(Klinische antropologie van de hysterie bij Freud en Lacan)
Philippe Van Haute & Tomas Geyskens
Hoe gek is de mens en wat leert die gekte ons over wie en wat we zijn?
Wat heet ‘normaal’ en kunnen we daar van genezen?
En waarom zou een filosoof zich in psychiatrie interesseren?
De verschillende psychopathologische syndromen tonen op een uitvergrote en karikaturale wijze de basisstructuren van het menselijk bestaan, die ook bepalend zijn voor de hoogste vormen van de cultuur. Dit is het credo van Freuds antropologie. Freud, en later Lacan, werkt dit inzicht voor het eerst uit in verband met de hysterie (in haar relatie tot de literatuur). Dit boek onderzoekt de wijsgerige betekenis van deze these bij Freud en Lacan. Het laat zien hoe de uitwerking ervan ons dwingt een niet-oedipale psychoanalytische antropologie te bedenken.
Philippe Van Haute is gewoon hoogleraar wijsgerige antropologie aan de Radboud Universiteit (Nijmegen) en fellow aan het Stellenbosch Institute for Advanced Study. Hij is verbonden aan het Centrum voor Psychoanalyse en Wijsgerige Antropologie (Radboud Universiteit/Kuleuven) en lid van de Belgische School voor Psychoanalyse, met privé-praktijk te Leuven. Hij publiceerde eerder o.a. Tegen de aanpassing. Lacans ‘subvertering’ van het subject (2000), (met Tomas Geyskens) Spraakverwarring. Het primaat van de seksualiteit bij Freud, Ferenczi en Laplanche (2002), (met Tomas Geyskens). Van doodsdrift tot hechtingstheorie. Het primaat van het kind bij Freud, Klein en Hermann (2004) en (met Paul Verhaeghe) Voorbij het oedipuscomplex? (2007).

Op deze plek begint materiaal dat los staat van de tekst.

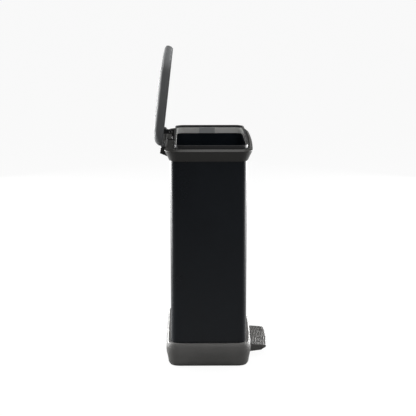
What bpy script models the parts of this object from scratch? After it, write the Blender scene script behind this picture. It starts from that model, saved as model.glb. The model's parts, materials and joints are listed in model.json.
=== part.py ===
"""Pedal bin with a rod-driven lid, modelled as its separate pieces.

The bin stands on the floor at z = 0 and faces -Y.  It is built with the lid open and the pedal
down.  Places are given in the bin's own coordinates, x = y = 0 at the middle of the body, and the
whole bin is then moved so that the middle of its bounding box stands over the origin.
"""
import math

import bmesh
import bpy
from mathutils import Vector

# ---------------------------------------------------------------- driving dimensions, metres

GAP = 0.0003                   # between pieces that touch
RUNNING_GAP = 0.0004           # round a pin that turns
MOVING_GAP = 0.0010            # between a moving piece and what it passes

# Body: a tapered bucket with a channel for the push rod down its back.
BODY_HALF_WIDTH = 0.1825
BODY_HALF_DEPTH = 0.0957
BODY_TAPER = 0.0012
BODY_CORNER = 0.022
BODY_WALL = 0.0022
BODY_FLOOR = 0.0025
BODY_BOTTOM = 0.0578
BODY_TOP = 0.5460
FRONT_BOW = 0.0035
CHANNEL_HALF_WIDTH = 0.0100
CHANNEL_DEPTH = 0.0103

# Base moulding.
PLINTH_TOP = 0.0600
PLINTH_BOTTOM = 0.0010
PLINTH_BULGE = 0.0120
PLINTH_BULGE_Z = 0.0420
PLINTH_LEDGE = 0.0068
PLINTH_TOE = 0.0015
PLINTH_WALL = 0.0025
PLINTH_CLEARANCE = 0.0005
SEAT_THICKNESS = 0.0027
CHIN_PROUD = 0.0010
CHIN_CORNER = 0.0070
CHIN_BOTTOM = 0.0080
CHIN_TOP = 0.0300
CHIN_RELIEF = 0.0168
CHIN_DEPTH = 0.0245
FOOT_INSET_X = 0.0325
FOOT_INSET_Y = 0.0257
FOOT_RADIUS = 0.0090
FOOT_HEIGHT = 0.0037

# Collar.
COLLAR_DROP = 0.0242           # its lower edge, below the body's top
COLLAR_LIP = 0.0015
COLLAR_FLARE = 0.0133
COLLAR_EDGE_RISE = 0.0008      # heights named RISE are above the body's top
COLLAR_LAND = 0.0010
COLLAR_CHAMFER_WIDTH = 0.0065
COLLAR_CHAMFER_RISE = 0.0050
COLLAR_CREST = 0.0012
COLLAR_WALL = 0.0022
LEDGE_RISE = 0.0030

# Bag ring and the band inside it.
RING_RISE = 0.0155
RING_WALL = 0.0030
RING_REAR_INSET = 0.0118
BAND_THICKNESS = 0.0008
BAND_RISE = 0.0095
BAND_HEIGHT = 0.0155
CLIP_HALF_LENGTH = 0.0205
CLIP_THICKNESS = 0.0010
LUG_HALF_WIDTH = 0.0015
LUG_SPACING = 0.066

# Hinge and its housing.
HINGE_SETBACK = 0.0035         # behind the back of the collar, as are the next two
HINGE_RISE = 0.0110
HINGE_X = 0.1250
KNUCKLE_RADIUS = 0.0060
KNUCKLE_HALF_LENGTH = 0.0060
EAR_RADIUS = 0.0058
EAR_LENGTH = 0.0050
PIN_RADIUS = 0.0020
HOUSING_OVERHANG = 0.0070
HOUSING_RISE = 0.0035
HOUSING_HEIGHT = 0.0238
HOUSING_HEEL = 0.0088
HOUSING_DEPTH = 0.0115
HOUSING_TOP_DEPTH = 0.0090
HOUSING_WALL = 0.0020
HOUSING_RIB_X = (-0.100, -0.035, 0.035, 0.100)
HOUSING_RIB_HALF_WIDTH = 0.0060

# Lid, in its closed place.
LID_SWING = math.radians(83.5)
LID_BOTTOM_RISE = 0.0016
LID_HEIGHT = 0.0269
LID_WALL = 0.0022
LID_CORNER = 0.035
LID_SETBACK = 0.0025
LINER_RISE = 0.0180
LINER_THICKNESS = 0.0018
LINER_SCREW_INSET = 0.0308
LINER_SCREW_Y = 0.070
BUMPER_X = 0.100
BUMPER_RADIUS = 0.0040

# Drive: pedal, lever, rod and crank.
PEDAL_SWING = math.radians(10.0)
PIVOT_INSET = 0.0357
PIVOT_Z = 0.0300
AXLE_RADIUS = 0.0030
HUB_RADIUS = 0.0075
TREAD_HALF_WIDTH = 0.0925
TREAD_LENGTH = 0.0404          # in front of the chin
TREAD_FRONT_BOW = 0.0030
TREAD_TOP = 0.0310
TREAD_TOE_TOP = 0.0288
TREAD_UNDERSIDE = 0.0126
TREAD_TOE_UNDERSIDE = 0.0215
TREAD_CORNER = 0.0080
RIB_START = 0.0040             # in front of the chin
RIB_COUNT = 8
RIB_PITCH = 0.0042
RIB_HEIGHT = 0.0009
TREAD_GAP = 0.0028
NOTCH_CORNER = 0.0040
ARM_WIDTH = 0.0225
ARM_UNDERSIDE = 0.0150
SADDLE_LENGTH = 0.0120
SADDLE_HALF_DEPTH = 0.0150
SADDLE_BOTTOM = 0.0220
KEEPER_THICKNESS = 0.0030
LEVER_HALF_WIDTH = 0.0120
LEVER_THICKNESS = 0.0030
LEVER_SEAT_Z = 0.0268
LEVER_END_Z = 0.0426
ROD_INSET = 0.0039             # behind the floor of the channel
ROD_RADIUS = 0.0020
FOOT_CUP_RADIUS = 0.0050
FOOT_CUP_HEIGHT = 0.0090
HEAD_HALF_WIDTH = 0.0040
HEAD_HALF_HEIGHT = 0.0050
HEAD_WALL = 0.0020
STEM_WALL = 0.0008
STEM_HALF_WIDTH = 0.0035
HEAD_STEM = 0.0080
CRANK_PIN_RADIUS = 0.0018
SLOT_CLEARANCE = 0.0008
CHEEK_THICKNESS = 0.0024
CHEEK_EYE = 0.0045
PIN_PROUD = 0.0010
CRANK_FLANGE_RISE = 0.0207
CRANK_FLANGE_THICKNESS = 0.0030
CRANK_FLANGE_HALF_WIDTH = 0.0160
CRANK_FLANGE_REACH = 0.0335    # in front of the hinge
CRANK_FLANGE_GAP = 0.0065
COVER_THICKNESS = 0.0015
GUIDE_HEIGHT = 0.0100
GUIDE_Z = (0.150, 0.450)

# Screws.
SCREW_HEAD_RADIUS = 0.0030
SCREW_HEAD_HEIGHT = 0.0019
SCREW_RADIUS = 0.0014

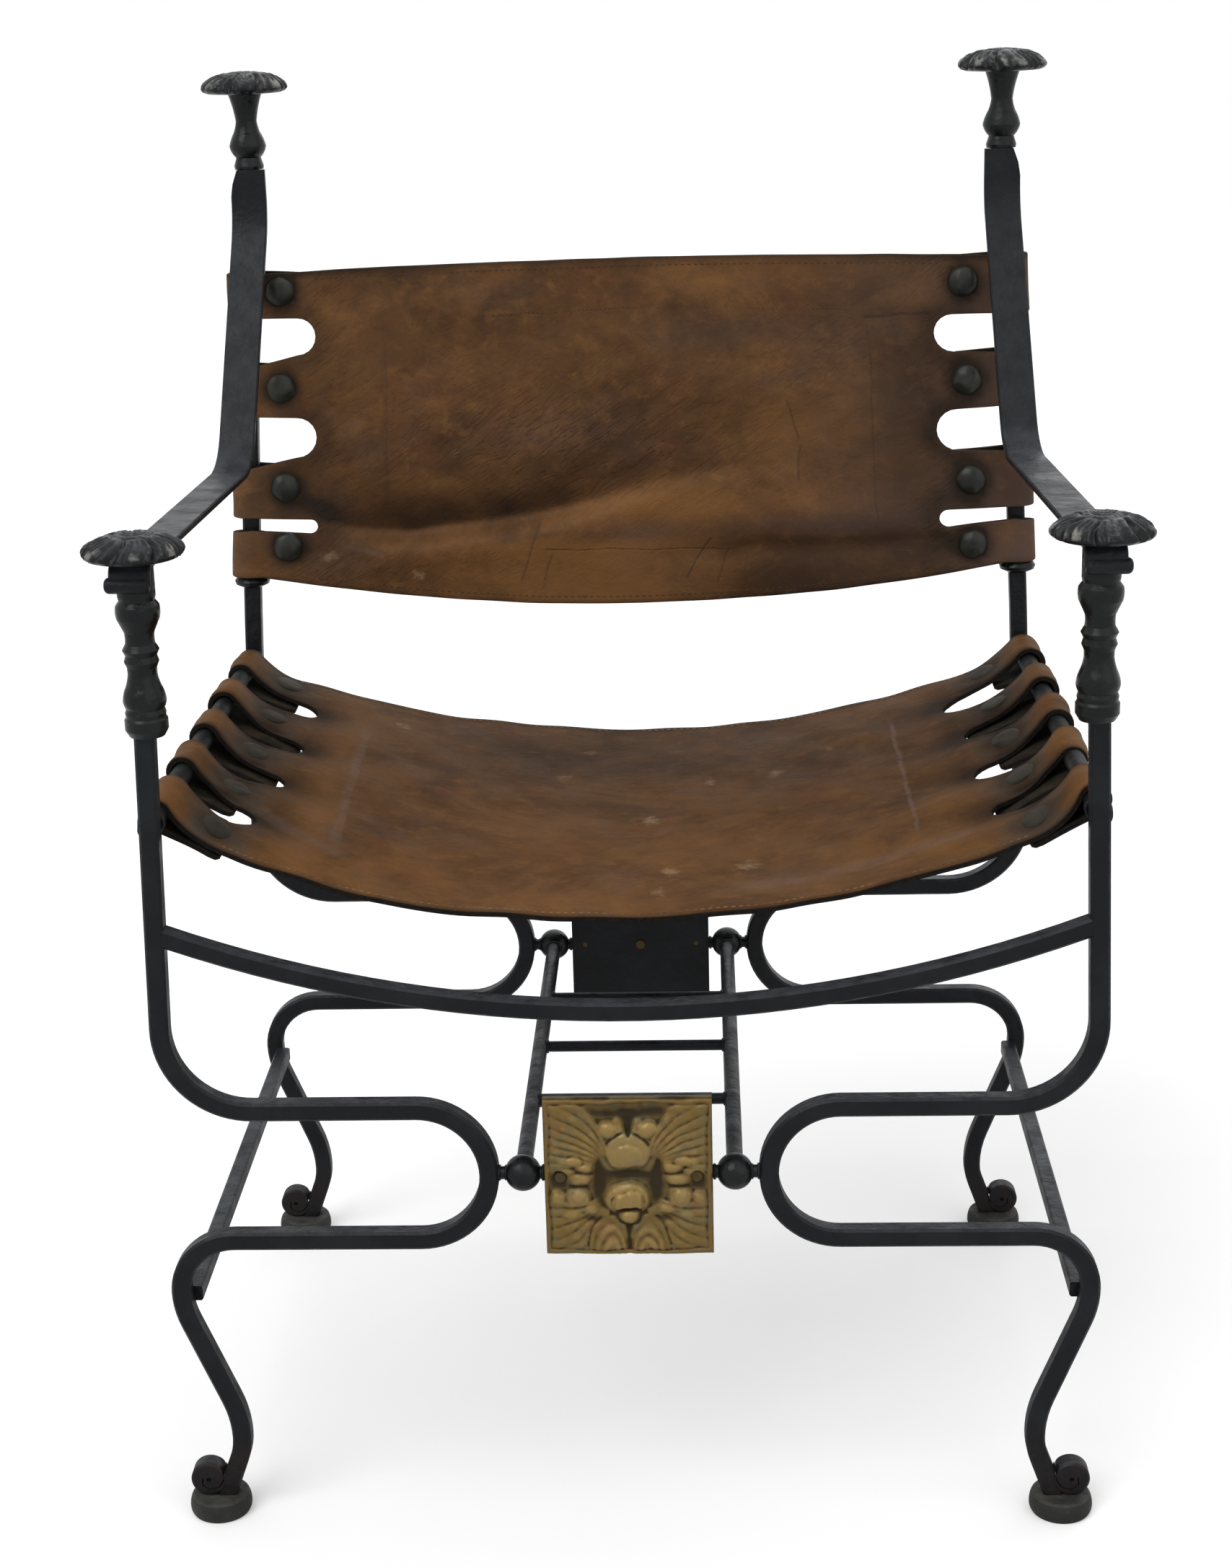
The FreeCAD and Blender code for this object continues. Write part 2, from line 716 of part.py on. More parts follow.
def seat_slot_places():
    first = seat_slot_middle - seat_slot_pitch * (seat_slot_count - 1) / 2
    return [first + index * seat_slot_pitch for index in range(seat_slot_count)]


def seat_slot(y, side, low, high, far):
    # the slot narrows from the rail to its round inner end
    end = seat_slot_reach + seat_slot_end_radius
    half = seat_slot_width / 2
    radius = seat_slot_end_radius
    corners = [(end, y - radius), (seat_rail_reach - half, y - half), (far, y - half),
               (far, y + half), (seat_rail_reach - half, y + half), (end, y + radius)]
    points = [Vector(side * x, place, low) for x, place in corners]
    outline = Part.Face(Part.makePolygon(points + points[:1]))
    hole = outline.extrude(Vector(0, 0, high - low))
    return hole.fuse(Part.makeCylinder(radius, high - low, Vector(side * end, y, low)))


def flat_plane(across, forward):
    return Vector(across, -forward, 0)


def back_sling():
    outlines = []
    low = back_bottom - back_belly
    high = back_top + back_crown
    for z in (low, high):
        x = post_x(z, back_post_height, rear_post_top_lean)
        # out is towards the sitter, so the rail's place counts forward from the back
        rail = (x, -rear_y)
        middle = -rear_y + back_loop_radius - back_dish
        wire = back_outline(rail, middle)
        wire.translate(Vector(0, 0, z))
        outlines.append(wire)
    sling = Part.makeLoft(outlines, True, True)
    return sling.common(back_cut(low, high))


def back_outline(rail, middle):
    # the front of the sheet is one hollow curve from loop to loop
    apart = rail[1] - middle
    radius = (rail[0] ** 2 + apart ** 2 - back_loop_radius ** 2) / (2 * (back_loop_radius + apart))
    center = (0, middle + radius)
    meet = math.degrees(math.atan2(rail[1] - center[1], rail[0]))
    flap = (back_flap_reach, under_sheet(center, radius, back_flap_reach) - back_flap_gap - leather)
    start = flap_start(rail, back_loop_radius, flap)
    edges = flap_edges(flat_plane, rail, back_loop_radius, flap)
    for offset in (0, leather):
        edges += arc_edges(flat_plane, arcs(center, radius + offset, -90, meet, 1))
        edges += arc_edges(flat_plane, arcs(rail, back_loop_radius - offset, meet + 180, start, 2))
    return full_outline(edges)


def back_cut(low, high):
    # the outline of the sling seen from the front, with its slots: the loops end level
    near = rear_y - overrun
    far = bend_reach + overrun
    corner = post_x(back_bottom, back_post_height, rear_post_top_lean) - back_loop_radius
    edges = []
    for start, middle in ((back_top, high), (back_bottom, low)):
        curve = Part.Arc(Vector(-corner, near, start), Vector(0, near, middle), Vector(corner, near, start))
        edges.append(curve.toShape())
        for side in (-1, 1):
            edges.append(Part.LineSegment(Vector(side * corner, near, start),
                                          Vector(side * far, near, start)).toShape())
    for side in (-1, 1):
        edges.append(Part.LineSegment(Vector(side * far, near, back_top),
                                      Vector(side * far, near, back_bottom)).toShape())
    outline = Part.Wire(Part.__sortEdges__(edges))
    body = Part.Face(outline).extrude(Vector(0, 2 * overrun, 0))
    for bottom, top in back_slots:
        radius = (top - bottom) / 2
        for side in (-1, 1):
            start = Vector(side * (back_slot_reach + radius), near, (bottom + top) / 2)
            body = body.cut(Part.makeCylinder(radius, 2 * overrun, start, Vector(0, 1, 0)))
            low_x, high_x = sorted((side * (back_slot_reach + radius), side * 2 * far))
            body = body.cut(block(Vector(low_x, near, bottom), Vector(high_x, near + 2 * overrun, top)))
    return body


seat_leather = seat_sling()
save("seat_sling", seat_leather)
back_leather = back_sling()
save("back_sling", back_leather)


# Dome nails through the tabs

def nail(base, out):
    # a forged head that stands on its rim
    return Part.makeCone(nail_radius, nail_crown_radius, nail_height, base, out)


def surface_point(sling, start, way):
    # first point of the leather that a line meets
    line = Part.LineSegment(start, start + way).toShape()
    hits = line.common(sling)
    return min((vertex.Point for vertex in hits.Vertexes), key=lambda point: point.distanceToPoint(start))


def nails(sling, places, out, across):
    # each nail spans the hollow of the leather from one side of its rim to the other
    solids = []
    for place in places:
        rims = [surface_point(sling, place + across * (side * nail_radius) + out * overrun,
                              out * (-2 * overrun)) for side in (-1, 1)]
        chord = (rims[1] - rims[0]).normalize()
        square = (out - chord * out.dot(chord)).normalize()
        solids.append(nail((rims[0] + rims[1]) * 0.5 + square * nail_gap, square))
    return Part.makeCompound(solids)


back_places = [Vector(back_nail_reach, rear_y, z) for z in back_nail_heights]
write_pair("back_nails", nails(back_leather, back_places, Vector(0, -1, 0), Vector(1, 0, 0)))

edges_y = [seat_front]
for y in seat_slot_places():
    edges_y += [y - seat_slot_width / 2, y + seat_slot_width / 2]
edges_y.append(seat_back)
tab_places = [(edges_y[index] + edges_y[index + 1]) / 2 for index in range(0, len(edges_y), 2)]
seat_out = Vector(-sin(seat_nail_lean), 0, cos(seat_nail_lean))
seat_across = Vector(cos(seat_nail_lean), 0, sin(seat_nail_lean))
seat_places = [Vector(seat_nail_reach, y, (seat_front_height + seat_rail_height) / 2 + nail_radius)
               for y in tab_places]
write_pair("seat_nails", nails(seat_leather, seat_places, seat_out, seat_across))
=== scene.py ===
import json
import math
import random

import bmesh
import bpy
import numpy as np
from mathutils import Matrix, Vector, noise


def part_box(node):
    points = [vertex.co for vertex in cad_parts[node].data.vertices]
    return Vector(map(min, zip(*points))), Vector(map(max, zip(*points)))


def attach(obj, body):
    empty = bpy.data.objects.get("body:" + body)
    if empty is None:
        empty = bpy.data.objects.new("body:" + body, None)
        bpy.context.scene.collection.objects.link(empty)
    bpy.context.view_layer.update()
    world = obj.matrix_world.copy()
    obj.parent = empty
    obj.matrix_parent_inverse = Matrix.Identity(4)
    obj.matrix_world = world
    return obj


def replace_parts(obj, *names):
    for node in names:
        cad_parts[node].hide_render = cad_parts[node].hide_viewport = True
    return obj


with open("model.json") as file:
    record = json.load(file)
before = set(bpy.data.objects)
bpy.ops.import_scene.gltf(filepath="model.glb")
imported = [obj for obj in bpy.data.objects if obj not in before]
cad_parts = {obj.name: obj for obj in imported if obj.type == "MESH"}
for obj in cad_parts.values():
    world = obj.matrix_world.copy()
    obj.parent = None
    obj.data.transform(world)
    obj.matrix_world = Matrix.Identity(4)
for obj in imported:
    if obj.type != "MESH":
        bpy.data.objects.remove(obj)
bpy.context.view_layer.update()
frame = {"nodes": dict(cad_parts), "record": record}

mm = 0.001


# Materials: sums on wires add their Math nodes

class Wire:
    def __init__(self, finish, socket):
        self.finish = finish
        self.socket = socket

    def __add__(self, other):
        return self.finish.math("ADD", self, other)

    def __sub__(self, other):
        return self.finish.math("SUBTRACT", self, other)

    def __rsub__(self, other):
        return self.finish.math("SUBTRACT", other, self)

    def __mul__(self, other):
        return self.finish.math("MULTIPLY", self, other)

    __radd__ = __add__
    __rmul__ = __mul__


class Finish:
    def __init__(self, name, shader):
        self.material = bpy.data.materials.new(name)
        self.material.use_nodes = True
        self.nodes = self.material.node_tree.nodes
        self.links = self.material.node_tree.links
        self.shader = self.nodes["Principled BSDF"]
        self.set(shader)

    def feed(self, socket, value):
        if isinstance(value, Wire):
            self.links.new(value.socket, socket)
        else:
            socket.default_value = value

    def set(self, values):
        for name, value in values.items():
            self.feed(self.shader.inputs[name], value)

    def node(self, kind, settings=(), values=(), output=0):
        made = self.nodes.new("ShaderNode" + kind)
        for name, value in dict(settings).items():
            setattr(made, name, value)
        for name, value in dict(values).items():
            self.feed(made.inputs[name], value)
        return Wire(self, made.outputs[output])

    def math(self, kind, *values):
        return self.node("Math", {"operation": kind}, dict(enumerate(values)))

    def mix(self, factor, first, second):
        first, second = [c if isinstance(c, Wire) else (*c, 1.0) for c in (first, second)]
        return self.node("Mix", {"data_type": "RGBA"}, {0: factor, 6: first, 7: second}, 2)

    def cloud(self, at, scale, detail=4.0, roughness=0.55, distortion=0.0):
        return self.node("TexNoise", {}, {"Vector": at, "Scale": scale, "Detail": detail,
                                          "Roughness": roughness, "Distortion": distortion})

    def step(self, value, low, high):
        # 0 below low, 1 above high, smooth between them
        return self.node("MapRange", {"interpolation_type": "SMOOTHSTEP"},
                         {"Value": value, "From Min": low, "From Max": high})

    def stretch(self, at, scale, shift=(0, 0, 0), turn=0.0):
        if turn:
            at = self.node("Mapping", {}, {"Vector": at, "Rotation": (0, 0, -turn)})
        return self.node("Mapping", {}, {"Vector": at, "Scale": scale, "Location": shift})

    def stroke(self, flat, start, end, width, wander):
        # 1 on a line drawn from start to end, 0 beyond its width
        turn = math.atan2(end[1] - start[1], end[0] - start[0])
        at = self.node("Mapping", {"vector_type": "TEXTURE"},
                       {"Vector": flat, "Location": (*start, 0), "Rotation": (0, 0, turn),
                        "Scale": (math.dist(start, end), 1, 1)})
        along, apart = [self.node("SeparateXYZ", {}, {0: at}, k) for k in (0, 1)]
        near = self.step(self.math("ABSOLUTE", apart + wander), width, width * 0.15)
        return near * self.step(self.math("ABSOLUTE", along - 0.5), 0.5, 0.40)

    def paint(self, name):
        # what the mesh itself carries at each point
        return self.node("Attribute", {"attribute_name": name}, output=2)

    def bump(self, height, distance, strength=1.0):
        return self.node("Bump", {}, {"Height": height, "Distance": distance, "Strength": strength})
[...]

Tomas Geyskens is doctor in de wijsbegeerte, verbonden aan het Centrum voor Psychoanalyse en Wijsgerige Antropologie (Radboud Universiteit/Kuleuven). Hij is tevens psychoanalyticus (Belgische School voor Psychoanalyse), met privé-praktijk te Leuven. Hij publiceerde eerder o.a. Our Original Scenes. Freud’s Theory of Sexuality (2005). Hij werkt in Zonnelied in Roosdaal en in privé-praktijk in Leuven.